The case centered on a hedge fund manager George Jarkesy and investment adviser Patriot28 challenging the Securities and Exchange Commission’s decision to charge them with securities fraud. The government challenged the case to the Supreme Court after the U.S. Court of Appeals for the Fifth Circuit last year ruled in a 2-1 decision against the agency. The circuit court’s objections were threefold, namely that the government imposing a civil penalty without a trial by jury is a violation of the Seventh Amendment, it was an improper delegation of authority for Congress to allow the SEC to determine whether to adjudicate a case in-house or before a federal court and SEC’s administrative law judges that decide on civil penalties are not able to be fired at-will.
The majority decided the case on the Seventh Amendment argument alone, providing some relief to SEC and other agencies that decide cases in-house and use ALJs.
Still, the case could have widespread impact for agencies across government. Many government offices rely on in-house “tribunals” to carry out enforcement provisions of federal statute, ranging from the Environmental Protection Agency to the Federal Trade Commission and the Agriculture Department. Taking all of those cases seeking to carry out enforcement to the federal court system would require a massive expenditure of resources those agencies are ill-equipped to absorb.
The Biden administration had argued that because Jarkesy involved the government and a private entity, rather than two private entities, the “public rights doctrine” dictates the executive branch can adjudicate the matter without violating the Seventh Amendment that would otherwise require a jury trial. It also argued the Seventh Amendment is relevant when a lawsuit arises from a private lawsuit seeking monetary damages that is based in “common law” rather than a specific statute passed by Congress.
In a dissenting opinion joined by all three liberal justices, Associate Justice Sonia Sotomayor said the entire concept of administrative adjudication “empowers executive officials to find the relevant facts and apply the law to those facts like juries do in a courtroom.” She also pointed to a 1976 case, Atlas Roofing Company v. Occupational Safety and Health Commission, in which the Supreme Court found Congress has the power to grant agencies' the authority to adjudicate new public laws. Atlas Roofing made it "obvious" that Jarkesy should have been resolved "under a faithful and straightforward application" of that case's precedent, Sotomayor said.

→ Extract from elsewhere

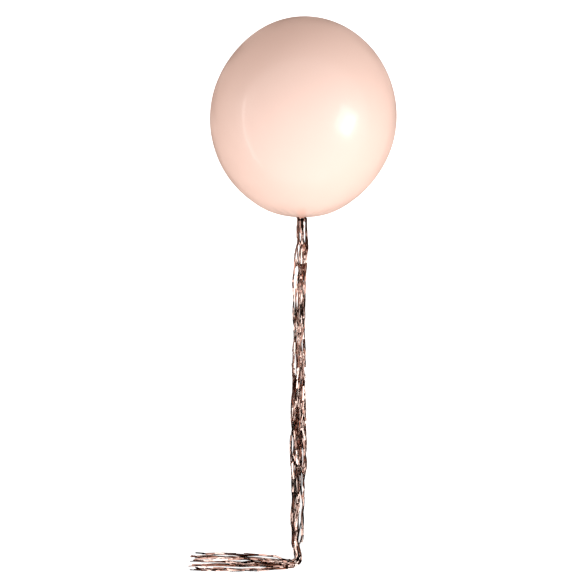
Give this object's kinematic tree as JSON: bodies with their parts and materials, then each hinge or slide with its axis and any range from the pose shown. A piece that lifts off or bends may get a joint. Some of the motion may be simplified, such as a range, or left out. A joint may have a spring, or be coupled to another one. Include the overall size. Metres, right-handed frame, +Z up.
{
  "type": "balloon",
  "caption": "Giant round latex balloon with a knotted neck and a long tail of foil tinsel bound round it, lying on a floor.",
  "frame": {"origin": "middle of the small flat on which the lying balloon rests, at floor level", "axes": "+Z up; the neck points along -Y and 15 degrees down; the tail runs along -Y on the floor and turns towards -X"},
  "size_m": [1.0134, 2.6374, 0.9105],
  "materials": {
    "latex": "smooth satin peach latex, a little see-through where it is thin",
    "thread": "wound blush cotton thread",
    "foil": "crinkled rose-gold metallic foil"
  },
  "bodies": {
    "root": {"balloon": "latex", "neck_tie": "thread", "tinsel_lock_1": "foil", "tinsel_lock_2": "foil", "tinsel_lock_3": "foil", "tinsel_lock_4": "foil", "tinsel_lock_5": "foil", "tinsel_lock_6": "foil"}
  },
  "joints": []
}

She also warned of the “momentous consequences” that will result from the new decision, noting more than two-dozen federal agencies issue civil penalties in administrative proceedings.
The misplaced view of the majority “means that the constitutionality of hundreds of statutes may now be in peril, and dozens of agencies could be stripped of their power to enforce laws enacted by Congress,” Sotomayor wrote. “Rather than acknowledge the earth-shattering nature of its holding, the majority has tried to disguise it.”

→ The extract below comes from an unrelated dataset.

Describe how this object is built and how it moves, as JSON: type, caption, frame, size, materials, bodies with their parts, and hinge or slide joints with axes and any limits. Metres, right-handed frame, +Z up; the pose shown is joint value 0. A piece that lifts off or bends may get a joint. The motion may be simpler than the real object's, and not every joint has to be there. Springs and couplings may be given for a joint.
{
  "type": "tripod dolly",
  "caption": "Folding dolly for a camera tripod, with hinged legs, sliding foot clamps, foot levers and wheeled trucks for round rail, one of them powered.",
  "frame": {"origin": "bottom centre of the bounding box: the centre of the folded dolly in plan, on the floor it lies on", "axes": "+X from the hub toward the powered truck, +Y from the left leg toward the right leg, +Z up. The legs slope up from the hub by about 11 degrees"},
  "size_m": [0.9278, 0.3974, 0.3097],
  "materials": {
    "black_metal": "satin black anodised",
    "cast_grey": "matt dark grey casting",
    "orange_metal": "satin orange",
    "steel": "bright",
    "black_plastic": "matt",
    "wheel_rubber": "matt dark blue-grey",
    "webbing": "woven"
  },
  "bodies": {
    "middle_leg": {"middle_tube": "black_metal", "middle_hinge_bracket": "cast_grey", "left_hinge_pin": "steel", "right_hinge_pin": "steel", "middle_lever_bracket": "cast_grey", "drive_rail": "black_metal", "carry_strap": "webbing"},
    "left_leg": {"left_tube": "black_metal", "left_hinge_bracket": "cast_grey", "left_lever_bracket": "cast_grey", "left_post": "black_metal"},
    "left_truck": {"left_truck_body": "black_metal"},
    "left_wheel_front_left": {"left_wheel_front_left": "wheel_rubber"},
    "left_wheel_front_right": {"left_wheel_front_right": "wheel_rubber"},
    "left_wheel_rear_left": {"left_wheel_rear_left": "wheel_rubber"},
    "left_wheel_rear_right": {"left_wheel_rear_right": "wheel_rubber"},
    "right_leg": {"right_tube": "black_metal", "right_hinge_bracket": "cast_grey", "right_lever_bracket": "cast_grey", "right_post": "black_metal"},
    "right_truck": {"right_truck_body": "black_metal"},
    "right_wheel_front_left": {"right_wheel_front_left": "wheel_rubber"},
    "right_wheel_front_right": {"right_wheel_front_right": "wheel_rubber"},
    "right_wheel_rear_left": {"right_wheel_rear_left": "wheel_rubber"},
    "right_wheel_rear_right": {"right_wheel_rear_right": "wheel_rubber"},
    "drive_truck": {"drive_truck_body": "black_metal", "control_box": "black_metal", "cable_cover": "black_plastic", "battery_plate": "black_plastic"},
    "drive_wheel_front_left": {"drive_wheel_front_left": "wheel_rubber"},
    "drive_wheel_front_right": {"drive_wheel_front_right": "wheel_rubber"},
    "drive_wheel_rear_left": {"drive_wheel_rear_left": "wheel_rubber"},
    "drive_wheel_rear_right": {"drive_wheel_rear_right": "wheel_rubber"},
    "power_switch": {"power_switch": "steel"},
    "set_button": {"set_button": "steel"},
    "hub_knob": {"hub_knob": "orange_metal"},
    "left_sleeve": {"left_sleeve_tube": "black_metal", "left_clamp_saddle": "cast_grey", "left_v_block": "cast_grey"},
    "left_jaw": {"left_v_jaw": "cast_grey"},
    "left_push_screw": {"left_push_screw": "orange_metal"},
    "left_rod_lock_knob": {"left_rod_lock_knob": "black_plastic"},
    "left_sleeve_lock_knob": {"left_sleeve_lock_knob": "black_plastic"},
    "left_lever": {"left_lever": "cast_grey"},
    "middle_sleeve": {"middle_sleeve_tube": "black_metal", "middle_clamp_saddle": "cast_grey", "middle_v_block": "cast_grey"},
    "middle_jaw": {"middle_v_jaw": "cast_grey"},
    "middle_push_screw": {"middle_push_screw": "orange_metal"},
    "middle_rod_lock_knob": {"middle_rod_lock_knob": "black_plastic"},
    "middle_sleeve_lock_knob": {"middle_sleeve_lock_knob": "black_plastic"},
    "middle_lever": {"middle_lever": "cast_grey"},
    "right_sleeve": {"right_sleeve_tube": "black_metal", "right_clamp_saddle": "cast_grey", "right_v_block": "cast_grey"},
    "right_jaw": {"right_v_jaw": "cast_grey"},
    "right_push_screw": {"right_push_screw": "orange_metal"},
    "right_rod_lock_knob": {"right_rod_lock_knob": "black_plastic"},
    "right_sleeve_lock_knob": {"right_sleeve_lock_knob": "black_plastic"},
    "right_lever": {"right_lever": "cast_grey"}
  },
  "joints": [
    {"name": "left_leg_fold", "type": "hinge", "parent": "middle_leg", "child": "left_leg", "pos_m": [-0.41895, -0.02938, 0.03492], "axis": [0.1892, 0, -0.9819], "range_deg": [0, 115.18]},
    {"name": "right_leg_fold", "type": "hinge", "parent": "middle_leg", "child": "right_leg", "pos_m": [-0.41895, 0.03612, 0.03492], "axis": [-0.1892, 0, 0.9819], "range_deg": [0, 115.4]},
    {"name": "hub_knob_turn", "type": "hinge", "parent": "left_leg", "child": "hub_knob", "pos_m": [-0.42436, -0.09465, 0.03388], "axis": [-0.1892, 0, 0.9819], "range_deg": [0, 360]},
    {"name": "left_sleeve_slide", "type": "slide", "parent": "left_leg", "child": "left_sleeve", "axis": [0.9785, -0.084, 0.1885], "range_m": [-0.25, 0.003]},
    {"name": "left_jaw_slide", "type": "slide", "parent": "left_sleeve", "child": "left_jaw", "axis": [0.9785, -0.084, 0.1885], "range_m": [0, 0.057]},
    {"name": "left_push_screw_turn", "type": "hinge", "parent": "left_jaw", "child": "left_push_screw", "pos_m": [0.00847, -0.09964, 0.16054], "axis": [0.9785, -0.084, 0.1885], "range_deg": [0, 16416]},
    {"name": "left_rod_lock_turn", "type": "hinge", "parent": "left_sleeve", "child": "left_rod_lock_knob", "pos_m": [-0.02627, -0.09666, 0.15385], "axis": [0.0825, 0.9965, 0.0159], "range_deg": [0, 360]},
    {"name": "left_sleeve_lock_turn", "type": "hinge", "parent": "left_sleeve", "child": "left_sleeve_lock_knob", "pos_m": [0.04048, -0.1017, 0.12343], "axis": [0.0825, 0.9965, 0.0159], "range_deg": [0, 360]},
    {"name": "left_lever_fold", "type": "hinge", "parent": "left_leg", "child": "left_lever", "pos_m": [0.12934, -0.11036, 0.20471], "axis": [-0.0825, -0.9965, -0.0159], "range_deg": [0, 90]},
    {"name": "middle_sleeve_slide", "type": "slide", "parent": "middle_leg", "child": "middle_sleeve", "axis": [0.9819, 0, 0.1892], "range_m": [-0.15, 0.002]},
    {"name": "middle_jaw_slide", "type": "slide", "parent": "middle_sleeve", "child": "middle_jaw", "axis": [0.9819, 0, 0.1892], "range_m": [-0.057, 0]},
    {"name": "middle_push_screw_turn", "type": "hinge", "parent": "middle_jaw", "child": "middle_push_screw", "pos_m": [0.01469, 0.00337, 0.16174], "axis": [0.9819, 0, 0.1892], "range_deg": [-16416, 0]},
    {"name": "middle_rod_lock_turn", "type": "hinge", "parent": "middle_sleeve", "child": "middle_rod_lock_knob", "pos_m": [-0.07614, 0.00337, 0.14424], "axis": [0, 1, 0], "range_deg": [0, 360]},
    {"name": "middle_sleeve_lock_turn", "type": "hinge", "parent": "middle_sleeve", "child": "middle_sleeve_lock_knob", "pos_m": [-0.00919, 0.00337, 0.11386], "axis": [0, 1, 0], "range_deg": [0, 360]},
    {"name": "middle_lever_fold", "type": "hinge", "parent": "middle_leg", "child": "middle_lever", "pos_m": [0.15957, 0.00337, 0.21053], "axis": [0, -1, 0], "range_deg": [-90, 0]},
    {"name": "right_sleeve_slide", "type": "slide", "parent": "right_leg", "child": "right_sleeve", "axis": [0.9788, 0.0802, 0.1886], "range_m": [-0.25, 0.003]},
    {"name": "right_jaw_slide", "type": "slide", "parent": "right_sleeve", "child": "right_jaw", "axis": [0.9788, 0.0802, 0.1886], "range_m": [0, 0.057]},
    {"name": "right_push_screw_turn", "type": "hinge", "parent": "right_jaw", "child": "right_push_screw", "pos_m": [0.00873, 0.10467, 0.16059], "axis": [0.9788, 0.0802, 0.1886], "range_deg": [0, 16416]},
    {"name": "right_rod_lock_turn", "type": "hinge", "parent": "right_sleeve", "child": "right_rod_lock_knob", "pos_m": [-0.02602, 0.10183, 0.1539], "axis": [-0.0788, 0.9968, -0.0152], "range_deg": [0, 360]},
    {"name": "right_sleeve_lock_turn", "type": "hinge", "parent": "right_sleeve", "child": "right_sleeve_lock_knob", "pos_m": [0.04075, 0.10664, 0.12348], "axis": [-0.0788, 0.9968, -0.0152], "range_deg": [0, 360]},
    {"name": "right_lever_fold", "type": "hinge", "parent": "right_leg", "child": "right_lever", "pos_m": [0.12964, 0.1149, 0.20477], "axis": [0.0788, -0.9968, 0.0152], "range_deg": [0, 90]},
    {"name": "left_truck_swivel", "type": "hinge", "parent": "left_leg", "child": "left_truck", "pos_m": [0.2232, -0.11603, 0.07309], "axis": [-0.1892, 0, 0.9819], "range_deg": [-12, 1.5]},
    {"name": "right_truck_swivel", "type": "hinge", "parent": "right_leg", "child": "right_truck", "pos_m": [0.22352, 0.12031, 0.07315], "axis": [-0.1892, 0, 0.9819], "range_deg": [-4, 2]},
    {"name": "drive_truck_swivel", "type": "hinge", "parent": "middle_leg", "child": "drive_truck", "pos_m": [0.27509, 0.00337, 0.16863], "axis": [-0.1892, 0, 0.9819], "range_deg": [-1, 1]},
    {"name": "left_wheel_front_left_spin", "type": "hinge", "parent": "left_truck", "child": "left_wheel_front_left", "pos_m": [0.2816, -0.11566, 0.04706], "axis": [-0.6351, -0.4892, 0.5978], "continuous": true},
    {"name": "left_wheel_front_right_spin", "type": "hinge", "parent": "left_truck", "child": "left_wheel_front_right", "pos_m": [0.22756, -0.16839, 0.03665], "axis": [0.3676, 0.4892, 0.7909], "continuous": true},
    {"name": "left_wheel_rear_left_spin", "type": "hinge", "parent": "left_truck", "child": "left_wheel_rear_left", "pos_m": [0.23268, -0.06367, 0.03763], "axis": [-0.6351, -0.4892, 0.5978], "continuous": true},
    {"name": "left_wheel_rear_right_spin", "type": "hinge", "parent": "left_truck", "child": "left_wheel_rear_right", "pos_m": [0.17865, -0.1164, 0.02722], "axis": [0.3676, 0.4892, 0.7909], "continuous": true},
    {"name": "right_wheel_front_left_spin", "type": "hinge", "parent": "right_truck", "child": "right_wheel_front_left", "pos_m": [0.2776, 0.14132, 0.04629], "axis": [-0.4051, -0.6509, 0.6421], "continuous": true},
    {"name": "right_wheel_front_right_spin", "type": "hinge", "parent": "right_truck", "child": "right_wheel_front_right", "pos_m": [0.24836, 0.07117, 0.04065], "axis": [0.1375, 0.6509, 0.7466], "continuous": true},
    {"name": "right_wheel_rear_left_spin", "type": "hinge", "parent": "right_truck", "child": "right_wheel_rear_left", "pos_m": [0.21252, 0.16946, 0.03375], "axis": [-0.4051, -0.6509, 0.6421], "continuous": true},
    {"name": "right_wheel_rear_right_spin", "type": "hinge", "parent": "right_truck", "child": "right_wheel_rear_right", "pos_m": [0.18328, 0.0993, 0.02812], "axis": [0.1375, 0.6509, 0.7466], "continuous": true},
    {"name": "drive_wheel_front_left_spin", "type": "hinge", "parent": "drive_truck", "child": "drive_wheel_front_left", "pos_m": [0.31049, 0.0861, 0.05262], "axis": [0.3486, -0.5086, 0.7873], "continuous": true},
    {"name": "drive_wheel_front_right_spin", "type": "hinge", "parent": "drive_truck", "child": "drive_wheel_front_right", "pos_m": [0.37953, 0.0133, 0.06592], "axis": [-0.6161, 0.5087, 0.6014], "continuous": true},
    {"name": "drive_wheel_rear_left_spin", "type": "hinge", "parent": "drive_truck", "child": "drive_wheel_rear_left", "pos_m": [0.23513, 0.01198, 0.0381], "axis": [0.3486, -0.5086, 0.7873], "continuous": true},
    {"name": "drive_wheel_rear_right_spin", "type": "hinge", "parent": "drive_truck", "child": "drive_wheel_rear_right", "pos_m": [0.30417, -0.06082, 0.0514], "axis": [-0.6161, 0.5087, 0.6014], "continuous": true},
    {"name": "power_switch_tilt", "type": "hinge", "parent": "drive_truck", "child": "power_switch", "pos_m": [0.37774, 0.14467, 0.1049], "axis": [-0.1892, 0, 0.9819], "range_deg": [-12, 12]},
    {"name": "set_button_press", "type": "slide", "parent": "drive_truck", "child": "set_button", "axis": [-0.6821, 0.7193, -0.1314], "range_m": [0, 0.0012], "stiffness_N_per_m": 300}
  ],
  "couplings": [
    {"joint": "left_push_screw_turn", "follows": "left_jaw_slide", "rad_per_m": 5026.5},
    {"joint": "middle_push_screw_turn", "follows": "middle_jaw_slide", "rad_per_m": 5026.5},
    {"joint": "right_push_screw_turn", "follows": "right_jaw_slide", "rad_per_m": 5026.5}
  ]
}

The majority suggested its ruling applied only to civil penalty suits alleging fraud, but the dissenting justices suggested that was a distinction that should “fool no one” and the decision instead amounted to a “massive sea change.”
Conservative groups were quick to praise the Supreme Court’s ruling, as well as Jarkesy and his attorneys for pursuing the case.
“Their perseverance has won a mighty victory against injustice by persuading the Supreme Court to restore jury trial rights to all Americans—even those being hounded by the administrative state,” said Mark Chenoweth, president of the National Civil Liberties Council.
Jarkesy himself said the decision amounted to a “great day for the Constitution” and suggested it could have widespread ramifications.
“If this could happen to me it could happen to any citizen of this country and after a decade of gross misconduct and blatantly unconstitutional political attacks from the SEC and their in-house court, today the U.S. Supreme Court ruled that the Constitution still matters,” Jarkesy said.
The decision was the latest blow to the administrative powers of federal agencies. Last year, the court established a legal theory known as the "major questions doctrine," setting the precedent that agencies have little leeway in creating new regulations with major economic impact or political salience that rely on powers not clearly laid out in statutory text. The court in the coming days is expected to rule on—and likely undermine—Chevron deference, which says broadly that courts must defer to agencies when interpreting ambiguous statutory language.